- _What is needed_
Copy out each line containing "Blender" from the entries below.
Start
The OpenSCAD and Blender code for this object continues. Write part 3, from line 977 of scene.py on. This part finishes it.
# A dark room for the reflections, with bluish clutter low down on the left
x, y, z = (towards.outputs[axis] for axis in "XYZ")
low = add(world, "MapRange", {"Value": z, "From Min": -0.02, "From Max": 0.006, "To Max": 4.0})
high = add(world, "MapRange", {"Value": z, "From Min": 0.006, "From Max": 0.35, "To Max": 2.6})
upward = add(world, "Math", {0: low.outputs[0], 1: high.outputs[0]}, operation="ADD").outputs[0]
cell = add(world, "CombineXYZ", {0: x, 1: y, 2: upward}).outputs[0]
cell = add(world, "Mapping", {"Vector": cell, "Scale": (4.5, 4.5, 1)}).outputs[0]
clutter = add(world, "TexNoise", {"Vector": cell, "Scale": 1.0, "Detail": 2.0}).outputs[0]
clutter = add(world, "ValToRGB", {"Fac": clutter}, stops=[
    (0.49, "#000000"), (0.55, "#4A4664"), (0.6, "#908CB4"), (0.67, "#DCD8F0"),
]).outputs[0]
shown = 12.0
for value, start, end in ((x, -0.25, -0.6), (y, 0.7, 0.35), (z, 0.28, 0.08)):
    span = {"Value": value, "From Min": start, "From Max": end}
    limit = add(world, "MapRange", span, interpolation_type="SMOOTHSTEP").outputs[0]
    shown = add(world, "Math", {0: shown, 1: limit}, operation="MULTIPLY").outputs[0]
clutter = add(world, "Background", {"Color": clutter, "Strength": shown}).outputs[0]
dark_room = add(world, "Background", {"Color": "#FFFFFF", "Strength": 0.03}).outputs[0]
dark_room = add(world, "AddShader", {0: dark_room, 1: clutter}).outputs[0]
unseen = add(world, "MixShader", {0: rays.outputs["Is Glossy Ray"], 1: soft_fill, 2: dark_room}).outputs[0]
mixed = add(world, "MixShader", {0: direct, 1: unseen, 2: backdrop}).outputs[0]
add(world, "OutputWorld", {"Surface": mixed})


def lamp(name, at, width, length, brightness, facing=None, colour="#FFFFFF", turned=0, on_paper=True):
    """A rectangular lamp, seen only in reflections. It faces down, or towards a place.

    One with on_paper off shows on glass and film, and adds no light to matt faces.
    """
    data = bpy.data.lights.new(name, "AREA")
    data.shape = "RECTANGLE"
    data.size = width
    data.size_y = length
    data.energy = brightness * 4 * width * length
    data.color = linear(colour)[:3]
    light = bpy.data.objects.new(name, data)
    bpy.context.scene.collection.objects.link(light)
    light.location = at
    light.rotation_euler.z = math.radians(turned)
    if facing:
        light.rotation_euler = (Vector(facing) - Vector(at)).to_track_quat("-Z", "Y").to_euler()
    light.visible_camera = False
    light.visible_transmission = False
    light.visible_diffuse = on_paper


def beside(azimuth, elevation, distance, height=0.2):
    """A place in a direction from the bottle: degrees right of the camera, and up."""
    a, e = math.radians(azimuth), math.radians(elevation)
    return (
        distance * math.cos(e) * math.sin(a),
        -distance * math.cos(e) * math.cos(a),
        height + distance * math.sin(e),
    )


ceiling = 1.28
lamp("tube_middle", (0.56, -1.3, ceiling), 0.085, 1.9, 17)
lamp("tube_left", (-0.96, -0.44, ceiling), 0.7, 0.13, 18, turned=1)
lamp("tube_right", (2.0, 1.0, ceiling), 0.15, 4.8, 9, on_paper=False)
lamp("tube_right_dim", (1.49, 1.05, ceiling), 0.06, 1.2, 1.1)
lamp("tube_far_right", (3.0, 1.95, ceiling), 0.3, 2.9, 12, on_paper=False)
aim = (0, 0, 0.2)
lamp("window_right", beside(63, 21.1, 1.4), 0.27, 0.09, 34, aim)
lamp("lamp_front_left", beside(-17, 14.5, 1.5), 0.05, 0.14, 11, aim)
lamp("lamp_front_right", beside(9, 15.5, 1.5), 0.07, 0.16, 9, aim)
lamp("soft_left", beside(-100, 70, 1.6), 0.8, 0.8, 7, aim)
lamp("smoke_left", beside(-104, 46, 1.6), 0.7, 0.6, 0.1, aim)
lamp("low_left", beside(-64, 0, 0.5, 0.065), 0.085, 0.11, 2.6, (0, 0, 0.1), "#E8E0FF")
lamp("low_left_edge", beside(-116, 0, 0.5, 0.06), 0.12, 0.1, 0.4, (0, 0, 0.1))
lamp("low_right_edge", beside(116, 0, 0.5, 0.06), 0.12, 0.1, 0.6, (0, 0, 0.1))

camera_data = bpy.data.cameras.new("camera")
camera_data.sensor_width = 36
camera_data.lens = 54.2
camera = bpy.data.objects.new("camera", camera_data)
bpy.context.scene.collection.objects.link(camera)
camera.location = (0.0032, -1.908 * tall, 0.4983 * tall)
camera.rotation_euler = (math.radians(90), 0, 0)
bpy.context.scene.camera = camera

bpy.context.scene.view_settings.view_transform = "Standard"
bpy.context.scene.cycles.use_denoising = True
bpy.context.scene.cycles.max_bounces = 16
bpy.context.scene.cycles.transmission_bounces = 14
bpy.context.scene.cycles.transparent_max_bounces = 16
End
Start
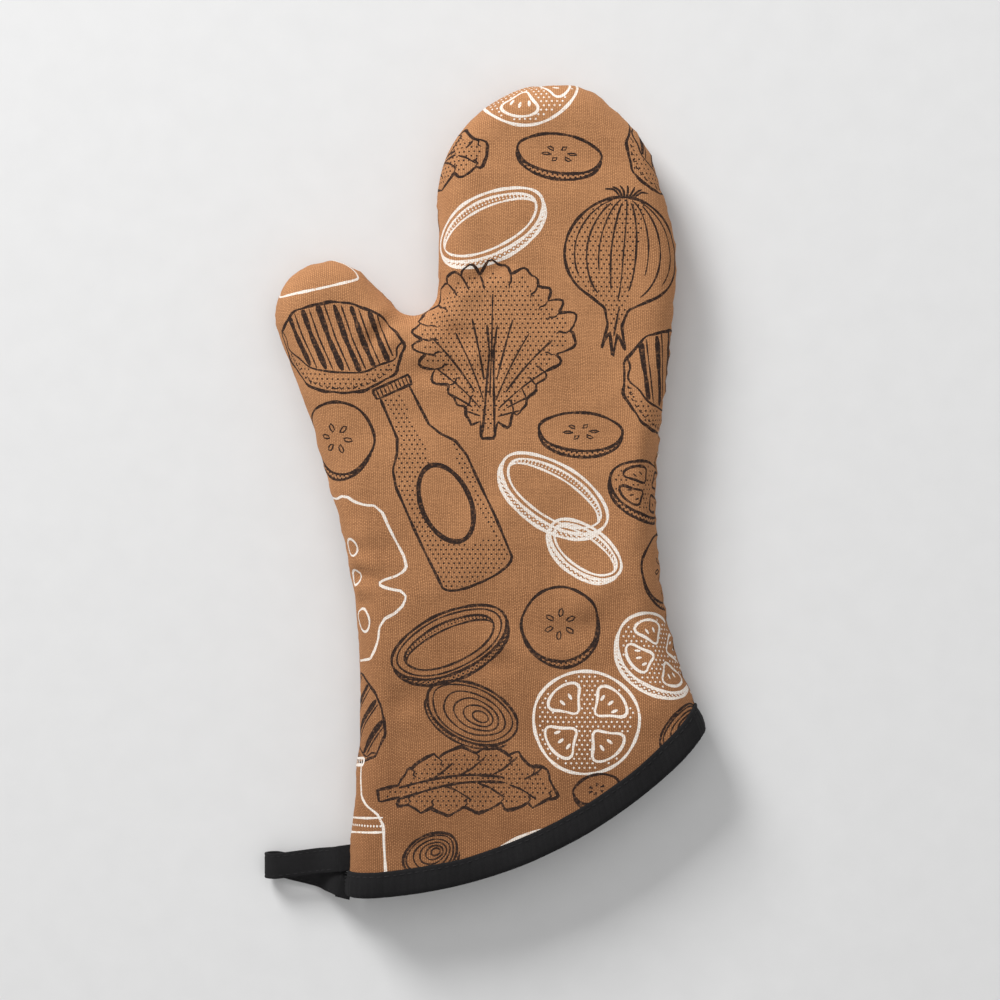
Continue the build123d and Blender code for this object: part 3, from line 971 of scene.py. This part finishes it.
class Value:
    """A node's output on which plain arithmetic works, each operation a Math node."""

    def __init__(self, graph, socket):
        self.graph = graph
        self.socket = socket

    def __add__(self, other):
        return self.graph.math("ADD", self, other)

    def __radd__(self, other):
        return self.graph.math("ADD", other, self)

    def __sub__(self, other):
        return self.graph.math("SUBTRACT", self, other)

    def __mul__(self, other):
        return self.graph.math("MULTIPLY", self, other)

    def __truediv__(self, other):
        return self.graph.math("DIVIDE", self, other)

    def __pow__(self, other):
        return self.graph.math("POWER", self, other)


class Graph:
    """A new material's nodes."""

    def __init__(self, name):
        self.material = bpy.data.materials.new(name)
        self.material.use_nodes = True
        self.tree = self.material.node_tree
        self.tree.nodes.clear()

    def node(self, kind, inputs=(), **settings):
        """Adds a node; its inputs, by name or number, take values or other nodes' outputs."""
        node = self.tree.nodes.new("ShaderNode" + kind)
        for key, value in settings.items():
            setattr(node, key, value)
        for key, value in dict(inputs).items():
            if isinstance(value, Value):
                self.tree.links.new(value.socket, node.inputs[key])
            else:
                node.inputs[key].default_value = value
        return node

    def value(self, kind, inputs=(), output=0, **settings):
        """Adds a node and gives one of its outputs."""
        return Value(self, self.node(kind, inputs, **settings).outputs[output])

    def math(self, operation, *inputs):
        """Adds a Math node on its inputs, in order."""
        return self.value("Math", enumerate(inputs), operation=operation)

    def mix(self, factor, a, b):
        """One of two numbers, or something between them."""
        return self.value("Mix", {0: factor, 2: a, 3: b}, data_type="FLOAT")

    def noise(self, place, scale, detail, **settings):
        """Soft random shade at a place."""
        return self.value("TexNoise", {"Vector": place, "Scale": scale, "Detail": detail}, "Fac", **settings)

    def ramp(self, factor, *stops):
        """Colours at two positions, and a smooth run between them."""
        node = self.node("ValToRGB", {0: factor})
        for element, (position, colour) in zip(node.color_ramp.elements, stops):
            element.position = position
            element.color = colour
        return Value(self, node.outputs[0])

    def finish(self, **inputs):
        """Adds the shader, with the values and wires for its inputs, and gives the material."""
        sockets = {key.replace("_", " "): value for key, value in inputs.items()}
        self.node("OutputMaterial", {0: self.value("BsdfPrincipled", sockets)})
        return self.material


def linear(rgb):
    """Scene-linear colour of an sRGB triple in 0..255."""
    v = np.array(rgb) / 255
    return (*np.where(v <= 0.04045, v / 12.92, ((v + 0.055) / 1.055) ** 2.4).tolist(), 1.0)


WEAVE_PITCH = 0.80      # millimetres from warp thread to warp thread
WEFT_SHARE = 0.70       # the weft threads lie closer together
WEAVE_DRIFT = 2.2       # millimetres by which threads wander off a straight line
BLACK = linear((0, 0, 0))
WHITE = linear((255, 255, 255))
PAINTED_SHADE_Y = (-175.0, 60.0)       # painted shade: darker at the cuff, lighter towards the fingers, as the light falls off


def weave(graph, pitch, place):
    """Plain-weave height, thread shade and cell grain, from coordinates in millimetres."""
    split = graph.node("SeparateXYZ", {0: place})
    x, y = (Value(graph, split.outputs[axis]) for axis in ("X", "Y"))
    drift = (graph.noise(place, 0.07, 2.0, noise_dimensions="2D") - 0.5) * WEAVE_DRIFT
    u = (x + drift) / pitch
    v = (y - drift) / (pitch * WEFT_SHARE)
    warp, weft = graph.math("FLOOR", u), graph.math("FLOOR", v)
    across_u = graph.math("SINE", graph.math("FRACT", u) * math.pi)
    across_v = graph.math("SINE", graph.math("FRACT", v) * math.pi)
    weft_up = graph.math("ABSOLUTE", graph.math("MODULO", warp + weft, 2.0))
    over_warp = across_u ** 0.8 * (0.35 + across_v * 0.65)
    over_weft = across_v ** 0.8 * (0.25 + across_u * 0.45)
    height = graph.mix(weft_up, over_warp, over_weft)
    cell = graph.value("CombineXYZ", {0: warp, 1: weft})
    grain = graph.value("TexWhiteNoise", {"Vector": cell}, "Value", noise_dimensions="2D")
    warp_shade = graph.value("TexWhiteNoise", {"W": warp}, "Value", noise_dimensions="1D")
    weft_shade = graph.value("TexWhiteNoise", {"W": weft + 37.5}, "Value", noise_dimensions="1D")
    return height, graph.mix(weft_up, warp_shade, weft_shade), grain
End
- _Correct result_
The OpenSCAD and Blender code for this object continues. Write part 3, from line 977 of scene.py on. This part finishes it.
Continue the build123d and Blender code for this object: part 3, from line 971 of scene.py. This part finishes it.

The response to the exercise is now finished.